[What the task asks] Extract, word for word, every line from the one containing "cut_pin_holes(housing, cutters)" through the one containing "obj.matrix_world = Matrix.Identity(4)", with both end lines kept.

———

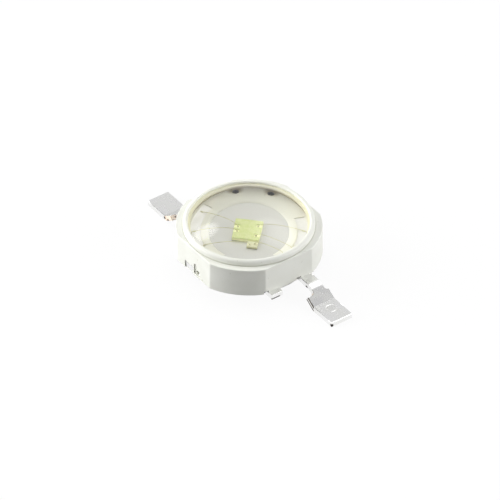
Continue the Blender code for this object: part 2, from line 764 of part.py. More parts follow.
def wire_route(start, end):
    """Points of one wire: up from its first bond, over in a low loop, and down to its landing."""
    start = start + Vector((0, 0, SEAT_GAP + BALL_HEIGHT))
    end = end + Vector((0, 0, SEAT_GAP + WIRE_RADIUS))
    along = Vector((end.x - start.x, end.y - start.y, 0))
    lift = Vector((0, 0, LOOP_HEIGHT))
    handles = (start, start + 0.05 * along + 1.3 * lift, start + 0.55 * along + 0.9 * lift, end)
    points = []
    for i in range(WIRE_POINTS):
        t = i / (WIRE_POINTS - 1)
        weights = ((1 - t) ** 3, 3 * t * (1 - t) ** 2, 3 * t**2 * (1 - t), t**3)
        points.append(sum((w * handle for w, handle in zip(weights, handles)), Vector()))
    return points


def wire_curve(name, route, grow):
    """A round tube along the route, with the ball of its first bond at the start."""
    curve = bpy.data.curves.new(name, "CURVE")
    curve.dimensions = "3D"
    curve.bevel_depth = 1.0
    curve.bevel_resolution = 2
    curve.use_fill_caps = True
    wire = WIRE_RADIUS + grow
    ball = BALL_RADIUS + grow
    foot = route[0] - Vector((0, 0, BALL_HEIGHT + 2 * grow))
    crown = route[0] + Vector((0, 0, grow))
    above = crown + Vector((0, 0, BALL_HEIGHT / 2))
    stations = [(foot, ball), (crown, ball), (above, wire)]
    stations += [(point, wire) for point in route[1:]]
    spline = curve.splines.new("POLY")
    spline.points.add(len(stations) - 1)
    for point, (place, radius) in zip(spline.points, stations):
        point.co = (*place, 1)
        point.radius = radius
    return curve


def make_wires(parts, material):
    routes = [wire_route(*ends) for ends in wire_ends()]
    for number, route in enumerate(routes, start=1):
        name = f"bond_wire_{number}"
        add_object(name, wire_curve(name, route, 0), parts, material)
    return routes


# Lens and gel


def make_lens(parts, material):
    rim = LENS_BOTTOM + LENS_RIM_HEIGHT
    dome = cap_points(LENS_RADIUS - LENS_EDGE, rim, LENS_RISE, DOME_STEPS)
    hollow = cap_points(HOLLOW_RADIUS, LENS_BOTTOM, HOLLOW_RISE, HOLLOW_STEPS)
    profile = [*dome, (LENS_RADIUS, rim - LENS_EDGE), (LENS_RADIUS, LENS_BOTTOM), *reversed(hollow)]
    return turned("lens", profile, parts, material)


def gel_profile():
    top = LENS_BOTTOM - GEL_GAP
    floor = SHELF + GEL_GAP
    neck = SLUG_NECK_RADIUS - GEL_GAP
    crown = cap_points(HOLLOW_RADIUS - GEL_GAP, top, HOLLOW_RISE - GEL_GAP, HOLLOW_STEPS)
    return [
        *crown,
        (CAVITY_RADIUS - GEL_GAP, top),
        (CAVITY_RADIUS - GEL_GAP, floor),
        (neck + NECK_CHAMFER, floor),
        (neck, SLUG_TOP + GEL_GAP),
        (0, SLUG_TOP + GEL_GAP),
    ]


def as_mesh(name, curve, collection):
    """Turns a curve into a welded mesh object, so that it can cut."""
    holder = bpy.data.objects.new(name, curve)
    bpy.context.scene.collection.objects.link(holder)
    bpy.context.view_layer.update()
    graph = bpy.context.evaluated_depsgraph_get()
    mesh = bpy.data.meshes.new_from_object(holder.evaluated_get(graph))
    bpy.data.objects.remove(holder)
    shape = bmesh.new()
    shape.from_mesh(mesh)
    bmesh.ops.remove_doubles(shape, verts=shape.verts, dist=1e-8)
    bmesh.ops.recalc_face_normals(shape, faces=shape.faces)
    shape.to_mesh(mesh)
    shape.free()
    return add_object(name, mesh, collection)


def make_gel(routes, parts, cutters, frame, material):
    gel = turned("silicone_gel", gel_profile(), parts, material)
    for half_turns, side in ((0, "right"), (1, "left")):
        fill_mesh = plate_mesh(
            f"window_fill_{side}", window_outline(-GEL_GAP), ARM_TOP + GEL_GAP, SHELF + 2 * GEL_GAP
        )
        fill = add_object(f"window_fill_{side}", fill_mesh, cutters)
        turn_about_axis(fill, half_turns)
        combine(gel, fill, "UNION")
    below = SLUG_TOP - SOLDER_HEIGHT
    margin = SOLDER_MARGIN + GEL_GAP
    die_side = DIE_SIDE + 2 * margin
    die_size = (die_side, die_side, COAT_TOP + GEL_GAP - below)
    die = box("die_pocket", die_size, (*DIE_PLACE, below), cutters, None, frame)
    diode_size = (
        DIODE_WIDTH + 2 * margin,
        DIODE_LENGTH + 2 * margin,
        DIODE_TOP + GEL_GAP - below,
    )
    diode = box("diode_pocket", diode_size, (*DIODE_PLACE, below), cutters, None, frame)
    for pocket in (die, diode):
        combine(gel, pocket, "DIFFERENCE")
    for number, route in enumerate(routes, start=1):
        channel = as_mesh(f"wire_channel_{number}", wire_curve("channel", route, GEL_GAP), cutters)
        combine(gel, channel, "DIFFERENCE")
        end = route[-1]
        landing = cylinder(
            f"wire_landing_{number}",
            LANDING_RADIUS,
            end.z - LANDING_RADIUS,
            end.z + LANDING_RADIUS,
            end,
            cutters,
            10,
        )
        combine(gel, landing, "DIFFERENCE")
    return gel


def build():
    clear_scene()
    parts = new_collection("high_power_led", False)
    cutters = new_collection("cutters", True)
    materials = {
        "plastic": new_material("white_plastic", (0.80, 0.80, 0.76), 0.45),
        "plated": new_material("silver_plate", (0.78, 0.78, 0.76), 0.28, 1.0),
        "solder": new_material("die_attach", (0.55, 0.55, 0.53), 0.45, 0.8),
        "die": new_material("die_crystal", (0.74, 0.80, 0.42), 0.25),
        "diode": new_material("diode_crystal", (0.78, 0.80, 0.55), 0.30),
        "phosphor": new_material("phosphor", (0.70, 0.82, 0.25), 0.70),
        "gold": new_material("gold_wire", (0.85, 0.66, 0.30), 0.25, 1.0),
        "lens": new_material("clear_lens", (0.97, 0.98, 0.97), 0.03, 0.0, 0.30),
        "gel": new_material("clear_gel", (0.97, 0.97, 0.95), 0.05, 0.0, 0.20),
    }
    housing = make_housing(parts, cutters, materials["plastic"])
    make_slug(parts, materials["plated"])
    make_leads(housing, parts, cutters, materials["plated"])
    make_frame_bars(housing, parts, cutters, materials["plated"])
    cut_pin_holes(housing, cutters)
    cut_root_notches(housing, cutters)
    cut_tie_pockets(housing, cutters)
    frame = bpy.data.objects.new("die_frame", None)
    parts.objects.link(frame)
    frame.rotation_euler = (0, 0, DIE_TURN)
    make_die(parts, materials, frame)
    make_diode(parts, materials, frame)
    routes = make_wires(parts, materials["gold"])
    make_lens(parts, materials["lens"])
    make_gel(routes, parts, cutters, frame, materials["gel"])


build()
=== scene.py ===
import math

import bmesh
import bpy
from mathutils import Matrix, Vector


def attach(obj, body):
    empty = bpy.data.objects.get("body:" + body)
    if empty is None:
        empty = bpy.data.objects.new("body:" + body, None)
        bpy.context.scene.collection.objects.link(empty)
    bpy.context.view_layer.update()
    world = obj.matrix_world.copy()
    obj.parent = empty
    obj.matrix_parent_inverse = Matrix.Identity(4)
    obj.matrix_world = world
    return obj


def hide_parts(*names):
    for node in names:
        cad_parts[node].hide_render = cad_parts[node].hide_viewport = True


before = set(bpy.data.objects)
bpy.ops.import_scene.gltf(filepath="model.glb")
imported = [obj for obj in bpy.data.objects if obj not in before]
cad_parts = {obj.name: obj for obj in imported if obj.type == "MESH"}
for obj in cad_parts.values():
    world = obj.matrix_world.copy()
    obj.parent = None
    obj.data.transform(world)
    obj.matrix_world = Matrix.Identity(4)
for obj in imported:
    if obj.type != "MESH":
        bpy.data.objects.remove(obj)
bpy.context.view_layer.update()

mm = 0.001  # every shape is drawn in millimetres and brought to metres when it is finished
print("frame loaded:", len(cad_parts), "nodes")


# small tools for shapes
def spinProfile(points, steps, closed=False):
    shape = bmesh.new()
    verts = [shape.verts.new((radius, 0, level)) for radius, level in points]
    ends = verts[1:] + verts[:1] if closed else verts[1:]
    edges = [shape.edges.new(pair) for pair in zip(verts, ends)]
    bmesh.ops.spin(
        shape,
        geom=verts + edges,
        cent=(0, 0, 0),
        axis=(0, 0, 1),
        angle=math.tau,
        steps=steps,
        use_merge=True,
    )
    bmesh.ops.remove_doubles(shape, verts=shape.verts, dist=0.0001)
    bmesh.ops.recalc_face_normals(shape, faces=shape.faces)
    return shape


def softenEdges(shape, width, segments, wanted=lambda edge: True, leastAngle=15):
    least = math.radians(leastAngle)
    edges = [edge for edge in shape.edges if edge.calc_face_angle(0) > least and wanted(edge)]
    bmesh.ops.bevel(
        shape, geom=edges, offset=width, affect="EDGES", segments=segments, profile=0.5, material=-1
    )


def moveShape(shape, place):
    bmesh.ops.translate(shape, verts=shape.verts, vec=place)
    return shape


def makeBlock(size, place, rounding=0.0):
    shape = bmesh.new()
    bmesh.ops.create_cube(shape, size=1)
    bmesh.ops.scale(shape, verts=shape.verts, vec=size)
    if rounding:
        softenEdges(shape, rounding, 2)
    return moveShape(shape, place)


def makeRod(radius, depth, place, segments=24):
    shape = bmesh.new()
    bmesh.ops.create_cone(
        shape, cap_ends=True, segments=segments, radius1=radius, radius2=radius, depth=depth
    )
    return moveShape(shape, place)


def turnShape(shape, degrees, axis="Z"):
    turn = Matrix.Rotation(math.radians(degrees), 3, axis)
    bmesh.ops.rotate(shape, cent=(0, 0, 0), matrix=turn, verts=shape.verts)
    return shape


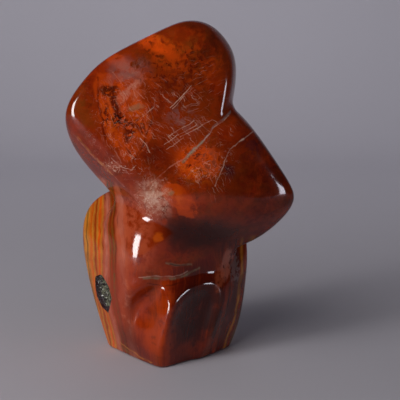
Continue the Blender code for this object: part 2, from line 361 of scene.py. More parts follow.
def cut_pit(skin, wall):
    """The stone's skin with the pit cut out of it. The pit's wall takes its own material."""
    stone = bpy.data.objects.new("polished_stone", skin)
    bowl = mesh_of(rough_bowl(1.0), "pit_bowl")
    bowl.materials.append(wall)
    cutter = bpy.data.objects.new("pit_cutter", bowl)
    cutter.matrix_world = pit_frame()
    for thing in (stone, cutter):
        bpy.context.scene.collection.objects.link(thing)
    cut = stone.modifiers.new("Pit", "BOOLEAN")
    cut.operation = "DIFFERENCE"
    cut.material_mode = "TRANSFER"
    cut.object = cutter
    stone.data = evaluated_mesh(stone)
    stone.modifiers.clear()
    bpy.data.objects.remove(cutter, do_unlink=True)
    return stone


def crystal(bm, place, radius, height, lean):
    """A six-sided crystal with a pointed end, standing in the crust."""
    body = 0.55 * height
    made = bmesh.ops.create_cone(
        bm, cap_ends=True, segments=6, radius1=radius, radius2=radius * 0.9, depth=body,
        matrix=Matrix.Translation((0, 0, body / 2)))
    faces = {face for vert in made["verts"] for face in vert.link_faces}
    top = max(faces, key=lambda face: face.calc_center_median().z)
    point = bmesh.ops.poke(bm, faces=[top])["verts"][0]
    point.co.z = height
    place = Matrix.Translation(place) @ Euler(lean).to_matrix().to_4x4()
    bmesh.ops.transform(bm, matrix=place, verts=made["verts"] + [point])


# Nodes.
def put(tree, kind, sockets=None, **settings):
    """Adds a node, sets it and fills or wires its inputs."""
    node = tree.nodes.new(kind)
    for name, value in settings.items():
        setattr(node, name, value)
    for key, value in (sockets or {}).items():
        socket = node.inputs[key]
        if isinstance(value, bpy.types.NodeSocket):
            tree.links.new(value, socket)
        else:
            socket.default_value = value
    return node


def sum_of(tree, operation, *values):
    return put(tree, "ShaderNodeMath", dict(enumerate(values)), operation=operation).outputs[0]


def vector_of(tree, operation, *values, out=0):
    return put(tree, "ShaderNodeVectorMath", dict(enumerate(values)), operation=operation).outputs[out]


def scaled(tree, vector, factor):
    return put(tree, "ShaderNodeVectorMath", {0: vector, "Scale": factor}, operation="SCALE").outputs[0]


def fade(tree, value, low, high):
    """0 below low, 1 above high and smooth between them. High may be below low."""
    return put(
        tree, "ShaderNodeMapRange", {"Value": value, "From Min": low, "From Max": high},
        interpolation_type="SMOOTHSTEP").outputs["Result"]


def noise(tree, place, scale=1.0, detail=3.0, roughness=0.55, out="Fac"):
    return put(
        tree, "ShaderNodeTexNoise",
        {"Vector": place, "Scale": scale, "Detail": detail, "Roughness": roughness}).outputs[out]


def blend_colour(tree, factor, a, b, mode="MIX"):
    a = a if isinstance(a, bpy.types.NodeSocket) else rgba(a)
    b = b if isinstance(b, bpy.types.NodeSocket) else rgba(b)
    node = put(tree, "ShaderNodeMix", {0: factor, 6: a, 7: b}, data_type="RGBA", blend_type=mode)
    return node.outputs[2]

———

[Solution to this exercise]
    cut_pin_holes(housing, cutters)
    cut_root_notches(housing, cutters)
    cut_tie_pockets(housing, cutters)
    frame = bpy.data.objects.new("die_frame", None)
    parts.objects.link(frame)
    frame.rotation_euler = (0, 0, DIE_TURN)
    make_die(parts, materials, frame)
    make_diode(parts, materials, frame)
    routes = make_wires(parts, materials["gold"])
    make_lens(parts, materials["lens"])
    make_gel(routes, parts, cutters, frame, materials["gel"])


build()
=== scene.py ===
import math

import bmesh
import bpy
from mathutils import Matrix, Vector


def attach(obj, body):
    empty = bpy.data.objects.get("body:" + body)
    if empty is None:
        empty = bpy.data.objects.new("body:" + body, None)
        bpy.context.scene.collection.objects.link(empty)
    bpy.context.view_layer.update()
    world = obj.matrix_world.copy()
    obj.parent = empty
    obj.matrix_parent_inverse = Matrix.Identity(4)
    obj.matrix_world = world
    return obj


def hide_parts(*names):
    for node in names:
        cad_parts[node].hide_render = cad_parts[node].hide_viewport = True


before = set(bpy.data.objects)
bpy.ops.import_scene.gltf(filepath="model.glb")
imported = [obj for obj in bpy.data.objects if obj not in before]
cad_parts = {obj.name: obj for obj in imported if obj.type == "MESH"}
for obj in cad_parts.values():
    world = obj.matrix_world.copy()
    obj.parent = None
    obj.data.transform(world)
    obj.matrix_world = Matrix.Identity(4)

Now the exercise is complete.